The United States on Saturday shot down a Chinese spy balloon that had made its way across much of the continental U.S.
"At the direction of President Biden, U.S. fighter aircraft...successfully brought down the high-altitude surveillance balloon launched by and belonging to the People's Republic of China (PRC) over the water off the coast of South Carolina," Defense Secretary Lloyd Austin said in a statement.
The Pentagon first detected the Chinese balloon flying over Montana last week. The balloon was seen at an altitude of 60,000 feet – significantly higher than most commercial airliners fly.

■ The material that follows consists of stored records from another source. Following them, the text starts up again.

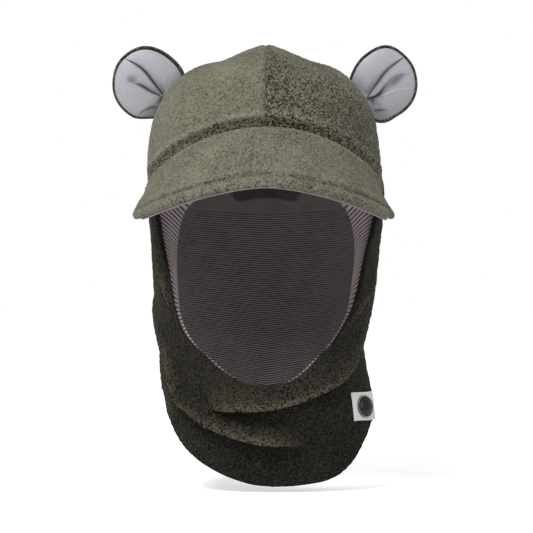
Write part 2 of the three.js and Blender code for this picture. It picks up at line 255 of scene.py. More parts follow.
def make_object(name, points, faces, material, attributes=None):
    """A smooth closed piece from points in millimetres; faces is a list of arrays of quads or triangles."""
    points = np.asarray(points, float).reshape(-1, 3)
    if volume_of(points, faces) < 0:
        faces = [part[:, ::-1] for part in faces]
    mesh = bpy.data.meshes.new(name)
    loops = np.concatenate([part.reshape(-1) for part in faces])
    sizes = np.concatenate([np.full(len(part), part.shape[1]) for part in faces])
    starts = np.concatenate([[0], np.cumsum(sizes)[:-1]])
    mesh.vertices.add(len(points))
    mesh.vertices.foreach_set("co", (points * 0.001).astype(np.float32).ravel())
    mesh.loops.add(len(loops))
    mesh.loops.foreach_set("vertex_index", loops.astype(np.int32))
    mesh.polygons.add(len(sizes))
    mesh.polygons.foreach_set("loop_start", starts.astype(np.int32))
    mesh.polygons.foreach_set("use_smooth", np.ones(len(sizes), bool))
    mesh.update(calc_edges=True)
    mesh.validate()
    for key, values in (attributes or {}).items():
        layer = mesh.attributes.new(key, "FLOAT", "POINT")
        layer.data.foreach_set("value", np.asarray(values, np.float32).ravel())
    mesh.materials.append(material)
    piece = bpy.data.objects.new(name, mesh)
    bpy.context.collection.objects.link(piece)
    return piece


def quads_of(index):
    """The quads between neighbours in a grid of vertex numbers."""
    corners = (index[:-1, :-1], index[1:, :-1], index[1:, 1:], index[:-1, 1:])
    return np.stack(corners, -1).reshape(-1, 4)


def closed_columns(index):
    """The same grid with its first column again at its end."""
    return np.concatenate([index, index[:, :1]], axis=1)


def side_cap(rows, split, column, columns):
    """Triangles that close one open end of a cross-section loop, zipped between its two skins."""
    outer = np.arange(split)
    inner = np.arange(rows - 1, split - 1, -1)
    i, j = 0, 0
    found = []
    while i < len(outer) - 1 or j < len(inner) - 1:
        outer_next = (i + 1) / max(len(outer) - 1, 1)
        inner_next = (j + 1) / max(len(inner) - 1, 1)
        if j == len(inner) - 1 or (i < len(outer) - 1 and outer_next <= inner_next):
            found.append((outer[i + 1], outer[i], inner[j]))
            i += 1
        else:
            found.append((outer[i], inner[j], inner[j + 1]))
            j += 1
    triangles = np.array(found) * columns + column
    return triangles[:, ::-1] if column else triangles


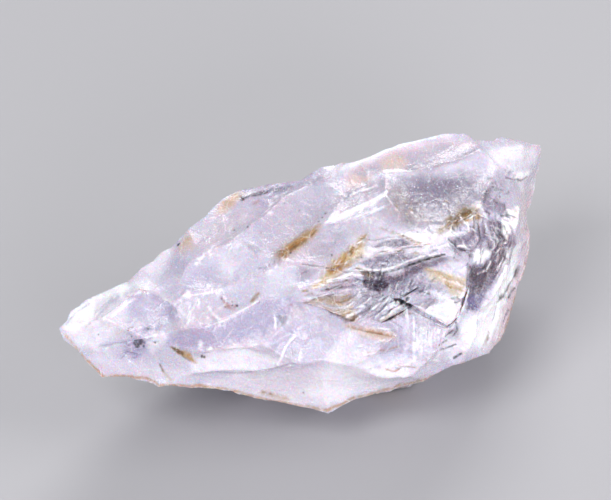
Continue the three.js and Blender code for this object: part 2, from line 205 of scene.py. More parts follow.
sky = bpy.data.worlds.new("soft sky")
bpy.context.scene.world = sky
sky.use_nodes = True
background = sky.node_tree.nodes["Background"]
background.inputs["Color"].default_value = SKY_COLOUR
background.inputs["Strength"].default_value = SKY_STRENGTH
bpy.context.scene.view_settings.view_transform = "Standard"
print("sky strength:", SKY_STRENGTH)

# %% [markdown]
# ## The stone's body
# A stone has no parts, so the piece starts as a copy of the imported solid, with its loose
# triangles merged. It could also be sculpted from a block, but then its size and its
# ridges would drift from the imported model.

# %% Pick one object alone
def pick_only(piece):
    """Leaves edit mode, deselects everything, then selects one object and makes it active."""
    if bpy.context.object and bpy.context.object.mode != "OBJECT":
        bpy.ops.object.mode_set(mode="OBJECT")
    bpy.ops.object.select_all(action="DESELECT")
    piece.select_set(True)
    bpy.context.view_layer.objects.active = piece


# %% Copy and merge the solid
MERGE_REACH = 1e-6  # metres, under which two corners are one

stone = packed.copy()
stone.data = packed.data.copy()
stone.name = "amethyst_stone"
stone.data.name = "amethyst_stone"
stone.parent = None
for key in list(stone.keys()):
    del stone[key]
bpy.context.scene.collection.objects.link(stone)
pick_only(stone)
bpy.ops.object.mode_set(mode="EDIT")
bpy.ops.mesh.select_all(action="SELECT")
bpy.ops.mesh.remove_doubles(threshold=MERGE_REACH)
bpy.ops.object.mode_set(mode="OBJECT")
print("merged stone:", len(stone.data.vertices), "points", len(stone.data.polygons), "faces")

# %% [markdown]
# ## Where the marks lie
# Veils, violet zones, stains and cracks of a real stone follow its growth and its breaks,
# so each has its own place and no pattern could put it there. They are drawn as short rows
# of pixels of the photograph and small outlines, and laid on the stone along the line of
# sight. Each mark has a pigment, and a pigment is more than a colour: it also says how
# clear the quartz is there and how many glints it has.

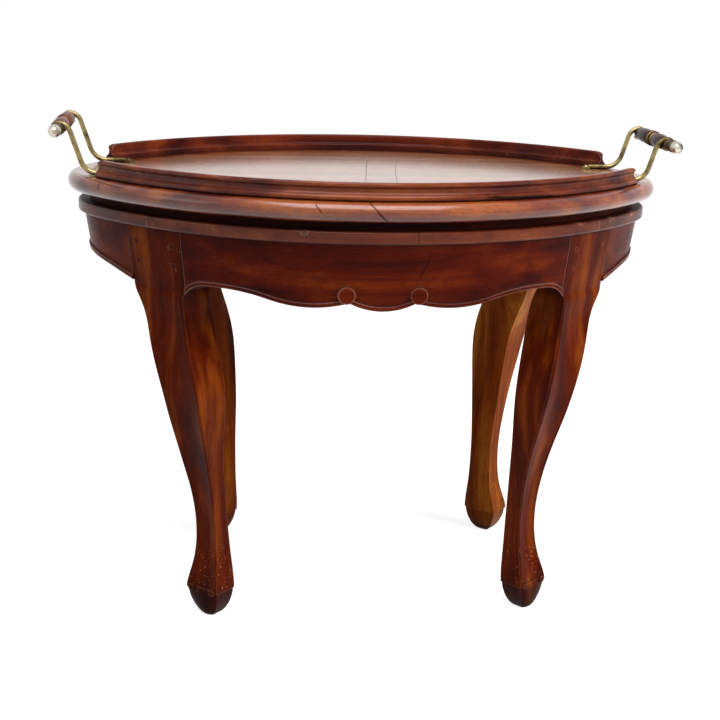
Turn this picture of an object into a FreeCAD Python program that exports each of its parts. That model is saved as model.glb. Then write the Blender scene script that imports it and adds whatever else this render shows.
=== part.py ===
import FreeCAD, Part
import math
import os
import Sketcher

# An oval tray table. The stand has four curved legs, four aprons and an oval rim. A loose tray with
# two brass bail handles lies on it. +Z is up, +X runs along the table, -Y is the front, and the
# origin is on the floor under the middle of the stand.

os.makedirs("parts", exist_ok=True)
doc = FreeCAD.newDocument("OvalTrayTable")

# Driving sizes: millimetres, and degrees for the angles
SIZES = {
    # Plan of the rim, an oval of four arcs
    "half_length": 341.0,
    "half_depth": 236.0,
    "end_radius": 120.0,
    # Rim on top of the aprons
    "stand_height": 482.0,
    "rim_thickness": 14.0,
    "rim_width": 34.0,
    "rim_rounding": 3.0,
    # Aprons
    "apron_setback": 7.0,
    "apron_thickness": 20.0,
    "apron_blank": 84.0,
    "apron_slope": 8.0,
    "low_share": 0.45,
    "low_depth": 73.0,
    "arch_flat": 12.0,
    "arch_depth": 58.5,
    "haunch_inset": 25.0,
    "haunch_radius": 28.0,
    "lobe_depth": 75.5,
    "lobe_spring_depth": 65.0,
    "boss_at": 39.5,
    "boss_depth": 58.0,
    "boss_radius": 9.5,
    "boss_rise": 3.0,
    "side_arch_depth": 43.5,
    "side_spring_depth": 65.0,
    "lip_width": 5.0,
    "lip_rise": 1.8,
    # Tenons, mortises and pegs
    "tenon_thickness": 8.0,
    "tenon_height": 36.0,
    "tenon_length": 22.0,
    "tenon_top_depth": 12.0,
    "joint_clearance": 0.5,
    "peg_radius": 3.0,
    "peg_length": 27.0,
    "peg_from_joint": 13.0,
    "peg_upper_depth": 19.0,
    "peg_lower_depth": 41.0,
    "peg_clearance": 0.05,
    # Legs
    "leg_share": 0.74,
    "stile_width": 80.0,
    "stile_depth": 48.0,
    "stile_drop": 71.0,
    "shaft_inset": 28.0,
    "shaft_lean": 43.4,
    "pad_share": 0.088,
    "toe_drop": 2.0,
    "toe_radius": 4.2,
    "toe_rise": 2.0,
    "toe_spread": 16.0,
    # The legs are shaped by hand: how far the knee and the foot of three of them stray along the table
    "front_left_knee_sway": -5.0,
    "front_left_foot_sway": 5.0,
    "back_left_knee_sway": 12.0,
    "back_left_foot_sway": 7.0,
    "back_right_knee_sway": -3.0,
    "back_right_foot_sway": -3.0,
    # Glue blocks
    "block_side": 16.0,
    "block_length": 46.0,
    "block_share": 0.31,
    "block_gap": 0.3,
    # Tray edge, floor and plinth
    "tray_overhang": 11.0,
    "edge_thickness": 21.5,
    "edge_width": 34.0,
    "floor_thickness": 8.0,
    "floor_setback": 24.0,
    "plinth_height": 10.0,
    "plinth_setback": 14.0,
    "plinth_width": 32.0,
    "locator_length": 40.0,
    "locator_width": 10.0,
    "locator_height": 12.0,
    "locator_play": 1.5,
    # Gallery
    "gallery_height": 20.0,
    "gallery_thickness": 12.0,
    "gallery_share": 0.985,
    "gallery_clearance": 1.8,
    "gallery_corner": 11.0,
    # Handles
    "rod_radius": 2.9,
    "arm_spacing": 122.0,
    "foot_inset": 55.0,
    "foot_pad_radius": 6.0,
    "foot_pad_thickness": 3.0,
    "bend_inset": 29.0,
    "bend_radius": 20.0,
    "right_arm_rise": 73.0,
    "left_arm_rise": 71.5,
    "crook_radius": 14.0,
    "curl_angle": 235.0,
    "right_spindle_overhang": 11.0,
    "right_spindle_above": 46.0,
    "left_spindle_overhang": 14.0,
    "left_spindle_above": 53.5,
    "spindle_radius": 2.5,
    "spindle_head_radius": 5.5,
    "spindle_head_thickness": 2.5,
    "grip_radius": 9.0,
    "grip_length": 98.0,
    "ferrule_length": 8.5,
    "ferrule_radius": 7.0,
    "running_clearance": 0.1,
    "end_play": 0.3,
    "finial_length": 42.0,
    "finial_radius": 7.2,
    "screw_radius": 1.7,
    "screw_length": 10.0,
    "screw_head_radius": 3.6,
    "screw_head_height": 2.2,
    # One overrun serves every cut
    "overrun": 5.0,
}


class Size:
    """A number together with the sheet formula that gives it."""

    def __init__(self, value, formula=None):
        self.value = float(value)
        self.formula = formula if formula is not None else repr(float(value))

    def __add__(self, other):
        other = as_size(other)
        return Size(self.value + other.value, f"({self.formula} + {other.formula})")

    def __sub__(self, other):
        other = as_size(other)
        return Size(self.value - other.value, f"({self.formula} - {other.formula})")

    def __mul__(self, other):
        other = as_size(other)
        return Size(self.value * other.value, f"({self.formula} * {other.formula})")

    def __truediv__(self, other):
        other = as_size(other)
        return Size(self.value / other.value, f"({self.formula} / {other.formula})")

    def __neg__(self):
        return Size(-self.value, f"(-1 * {self.formula})")

    def sin(self):
        return Size(math.sin(math.radians(self.value)), f"sin({self.formula})")

    def cos(self):
        return Size(math.cos(math.radians(self.value)), f"cos({self.formula})")

    def tan(self):
        return Size(math.tan(math.radians(self.value)), f"tan({self.formula})")

    def root(self):
        return Size(math.sqrt(self.value), f"sqrt({self.formula})")


def as_size(number):
    return number if isinstance(number, Size) else Size(number)


ZERO = Size(0.0, "0")

sheet = doc.addObject("Spreadsheet::Sheet", "Sizes")


def put_in_sheet(alias, value, row):
    sheet.set(f"A{row}", alias)
    sheet.set(f"B{row}", repr(value))
    sheet.setAlias(f"B{row}", alias)
    return Size(value, f"Sizes.{alias}")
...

After being spotted in Montana, the balloon made its way east and was seen Friday evening hovering over Kansas and Missouri before continuing across the Carolinas and heading out over the ocean. What exactly the balloon was doing is still unknown, but The Associated Press noted it had "loitered over sensitive areas of Montana where nuclear warheads are siloed, leading the military to take actions to prevent it from collecting intelligence."
China continually insisted that the balloon was not a spy gadget, and was simply a meteorological device that had gone off course. However, the backlash from the U.S. was swift, and Secretary of State Antony Blinken canceled a planned trip to China as a result.

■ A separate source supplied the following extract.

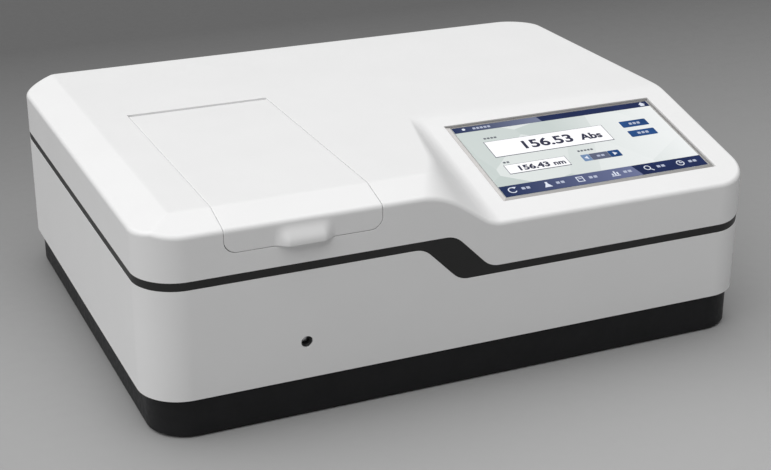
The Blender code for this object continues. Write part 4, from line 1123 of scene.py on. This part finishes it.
def display_picture():
    """What the display shows: two dark bars, two value boxes, buttons, and signs on them."""
    u0 = v0 = PICTURE_INSET
    u1, v1 = SCREEN_WIDE / MM - u0, SCREEN_HIGH / MM - v0
    navy = shown("navy", (0.010, 0.020, 0.078), 0.2)
    fade = faded("menu_fade", (0.013, 0.026, 0.085), (0.13, 0.15, 0.27), 10, 145)
    head = faded("head_fade", (0.013, 0.026, 0.085), (0.16, 0.18, 0.27), 5, 98)
    paper = shown("paper", (0.90, 0.90, 0.92))
    ink = shown("ink", (0.026, 0.028, 0.058))
    blue = shown("blue", (0.014, 0.062, 0.20), 0.3)
    pale_blue = shown("pale_blue", (0.16, 0.25, 0.42), 0.1)
    light = shown("light", (0.66, 0.70, 0.80))
    label = shown("label", (0.42, 0.46, 0.58))
    shapes("menu_bars", [bar(u0, v0, u1, 21.6), bar(u0, 112.8, u1, v1)], navy)
    shapes("menu_tab", [[(u0, v0 + 0.1), (148.7, v0 + 0.1), (144.3, 21.5), (u0, 21.5)]], fade, 1)
    shapes("head_tab", [[(u0, 112.9), (98.2, 112.9), (95.8, v1 - 0.1), (u0, v1 - 0.1)]], head, 1)
    shapes("box_edges", [bar(25.0, 66.0, 152.4, 92.8), bar(25.9, 37.6, 90.2, 52.5)], ink)
    shapes("value_boxes", [bar(25.6, 66.8, 151.9, 92.4), bar(26.4, 38.4, 89.7, 52.1)], paper, 1)
    words("reading", "156.53", 57, 73.6, 12.8, ink, bold=0.5, wide=1.19)
    words("reading_unit", "Abs", 121.6, 73.6, 9.6, ink, bold=0.5, wide=1.1)
    words("wavelength", "156.43", 36.4, 41.2, 7.6, ink, bold=0.42, wide=1.2)
    words("wavelength_unit", "nm", 74, 41.2, 6.8, ink, bold=0.34, wide=1.08)
    shapes("buttons", [bar(172, 82.4, 201.4, 93.2, 1.2), bar(172, 65.6, 201.4, 76.2, 1.2),
                       bar(134.2, 39.4, 146.4, 50, 1.0)], blue)
    shapes("stepper_left", [bar(105.3, 39.4, 114.2, 50, 1.0)], pale_blue)
    shapes("stepper_middle", [bar(114.4, 39.4, 134, 50)], shown("grey_blue", (0.10, 0.115, 0.18)))
    marks = [[(107.3, 44.7), (111.4, 42), (111.4, 47.4)], [(143.2, 44.7), (138.8, 42), (138.8, 47.4)]]
    marks += [[(209, 116.8), (216.4, 116.8), (212.7, 120.6)], bar(210.4, 114, 215, 116.8)]
    marks += [circle(16.2, 117.6, 1.7)]
    blocks = label_bars(181, 86.0, 3, 3.4, 4.4) + label_bars(181, 69.2, 3, 3.4, 4.4)
    blocks += label_bars(25.7, 115.8, 5, 3.0, 3.9) + label_bars(121, 43.4, 2, 2.8, 4.6)
    for u, sign in MENU_SIGNS:
        marks += [[(u + across, 14 + up) for across, up in outline] for outline in sign]
        blocks += label_bars(u + 9.4, 12.6, 2, 3.4, 4.9)
    shapes("display_signs", marks, light, 2)
    shapes("display_labels", blocks, label, 2)
    shapes("display_notes", label_bars(28, 97, 4, 2.4, 3.6) + label_bars(27.8, 55.4, 2, 2.4, 3.6)
           + label_bars(106.4, 55.4, 5, 2.4, 3.5), shown("note", (0.12, 0.13, 0.15)))


# ------------------ rear panel
# Bench x and z in mm, and for a printed bar its length too.
PANEL_SCREWS = [(x, z) for x in (60, 178, 345, 530) for z in (56, 114)]
GUARD_SCREWS = [(110 + dx, 85 + dz) for dx in (-25, 25) for dz in (-25, 25)]
PRINT = ((497, 90, 26), (462, 90, 16), (411, 77, 18), (358, 80, 24), (366, 108, 62), (366, 102, 50),
         (366, 96, 56))
SERIAL_X, SERIAL_Z = 370, 68
POST_REACH = 14.6
PIN_PITCH = 2.77
PIN_ROWS = ((5, 1.4), (4, -1.4))
PIN_ROOT = 6

# Turned profiles in mm: radius, and height off the panel or off the pin's root.
SCREW_HEAD = ((2.9, 0), (2.9, 0.8), (2.2, 1.5), (1.2, 1.6), (1.0, 0.6))
JACK_POST = ((2.7, 0), (2.7, 4.2), (1.4, 4.4), (1.4, 1.5))
PIN = ((0.5, 0), (0.5, 4.6), (0.2, 5))


def on_panel(bm, profile, x, z, sides, depth=0):
    """Adds a small turned part to the rear panel. Everything is in mm."""
    turned(bm, [(radius * MM, height * MM) for radius, height in profile],
           (x * MM, PANEL_FACE - depth * MM, z * MM), sides=sides)


def rear_details():
    """Screws, the serial port's pins and jack posts, and short bars where the panel is printed."""
    screws = bmesh.new()
    for x, z in PANEL_SCREWS + GUARD_SCREWS:
        on_panel(screws, SCREW_HEAD, x, z, 20)
    for side in (-POST_REACH, POST_REACH):
        on_panel(screws, JACK_POST, SERIAL_X + side, SERIAL_Z, 6)
    link("rear_screws", to_mesh(screws), steel())
    pins = bmesh.new()
    for count, rise in PIN_ROWS:
        for k in range(count):
            on_panel(pins, PIN, SERIAL_X + PIN_PITCH * (k - (count - 1) / 2), SERIAL_Z + rise, 8, PIN_ROOT)
    link("serial_pins", to_mesh(pins), gold())
    printed = bmesh.new()
    for x, z, length in PRINT:
        block(printed, (x * MM, PANEL_FACE, z * MM),
              ((x + length) * MM, PANEL_FACE + 0.06 * MM, (z + 1.7) * MM))
    link("panel_print", to_mesh(printed), inner_black())


# ------------------ nodes that keep their shape
# Each row is a finish, the width in mm by which hard edges are rounded, and the nodes.
KEPT = (
    (charcoal, 0.4, ("lid_seal",)),
    (inner_black, 0.5, ("sample_chamber", "lcd_panel", "fan_frame", "fan_rotor")),
    (steel, 0.25, ("guide_rail_left", "guide_rail_right", "pull_rod", "hinge_pin", "filter_motor",
                   "tungsten_lamp_base", "deuterium_lamp_base")),
    (steel, 0.4, ("hinge_bracket_left", "hinge_bracket_right")),
    (aluminium, 0.4, ("chassis_plate", "lamp_housing", "monochromator_base", "mirror_mount",
                      "grating_table", "supply_bracket")),
    (anodised, 0.4, ("cell_rack", "mirror_motor", "filter_wheel", "monochromator_cover", "entrance_slit",
                     "exit_slit", "grating_motor", "lens_mount", "detector_housing")),
    (mirror, 0.3, ("lamp_mirror", "grating", "collimating_mirror", "focusing_mirror")),
    (lens_glass, 0.3, ("beam_lens", "photodiode", "tungsten_lamp_bulb", "deuterium_lamp_bulb")),
    (board, 0.2, ("display_board", "main_board", "power_supply", "preamp_board")),
    (aluminium, 0.25, ("rear_panel",)),
    (inner_black, 0.3, ("power_inlet", "switch_housing", "switch_rocker")),
    (nickel, 0.2, ("usb_port", "serial_port")),
    (steel, 0.3, ("fan_guard",)),
)


def kept_nodes():
    for look, width, names in KEPT:
        for name in names:
            node = NODES[name]
            node.data.materials.clear()
            node.data.materials.append(look())
            rounded(node, width)


# ------------------ setting
def studio():
    """Even white surroundings and one very wide light from above."""
    world = bpy.data.worlds.new("studio")
    world.use_nodes = True
    background = world.node_tree.nodes["Background"]
    background.inputs["Color"].default_value = (1.0, 1.0, 1.0, 1)
    background.inputs["Strength"].default_value = AMBIENT
    bpy.context.scene.world = world
    bpy.context.scene.view_settings.view_transform = "Standard"
    lamp = bpy.data.lights.new("softbox", "SUN")
    lamp.energy = KEY_STRENGTH
    lamp.angle = math.radians(KEY_SPREAD)
    added("softbox", lamp).rotation_euler = KEY_FROM.to_track_quat("Z", "Y").to_euler()


def floor():
    """A grey table top with painted shade, so that it grows darker towards the back."""
    bm = bmesh.new()
    bmesh.ops.create_grid(bm, x_segments=1, y_segments=1, size=6.0)
    made = finish("floor_grey", FLOOR_NEAR, 0.6, grain=3, relief=0.01, patch=400, drift=0.01)
    tree = made.node_tree
    # Painted shade: the table top's colour darkens from front to back.
    depth = along(tree, texture_place(tree), "Y", *FLOOR_SHADE_Y)
    shade = mixed(tree, depth, FLOOR_NEAR, FLOOR_FAR_SHADED)
    tree.links.new(shade, tree.nodes["Principled BSDF"].inputs["Base Color"])
    ground = link("floor", to_mesh(bm))
    ground.data.materials.append(made)


def camera():
    """The camera, turned by yaw about the vertical, down by pitch, and by a slight roll."""
    yaw, pitch, roll = (math.radians(a) for a in (CAMERA_YAW, CAMERA_PITCH, CAMERA_ROLL))
    forward = Vector((math.sin(yaw) * math.cos(pitch), math.cos(yaw) * math.cos(pitch), -math.sin(pitch)))
    level = Vector((math.cos(yaw), -math.sin(yaw), 0))
    upward = level.cross(forward)
    right = level * math.cos(roll) + upward * math.sin(roll)
    up = upward * math.cos(roll) - level * math.sin(roll)
    turn = Matrix((right, up, -forward)).transposed().to_4x4()
    made = added("camera", bpy.data.cameras.new("camera"))
    made.data.lens = CAMERA_LENS
    made.matrix_world = Matrix.Translation(CAMERA_AT) @ turn
    bpy.context.scene.camera = made


camera()
studio()
floor()
upper_shell()
lower_shell()
seam_trim()
base_plinth()
feet()
rod_bush()
sample_lid()
display_frame()
glass_slab()
display_picture()
rear_details()
kept_nodes()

News of the balloon's demise came after another balloon was seen flying throughout territories in Latin and South America. Pentagon press secretary Brig. Gen. Pat Ryder later confirmed to Politico that the Defense Department was "seeing reports of a balloon transiting Latin America. We now assess it is another Chinese surveillance balloon."
Politico noted that it was "possible, though unconfirmed, that other balloons were launched elsewhere around the world but not spotted."
Updated Feb. 4, 2023: This story has been updated to reflect new developments.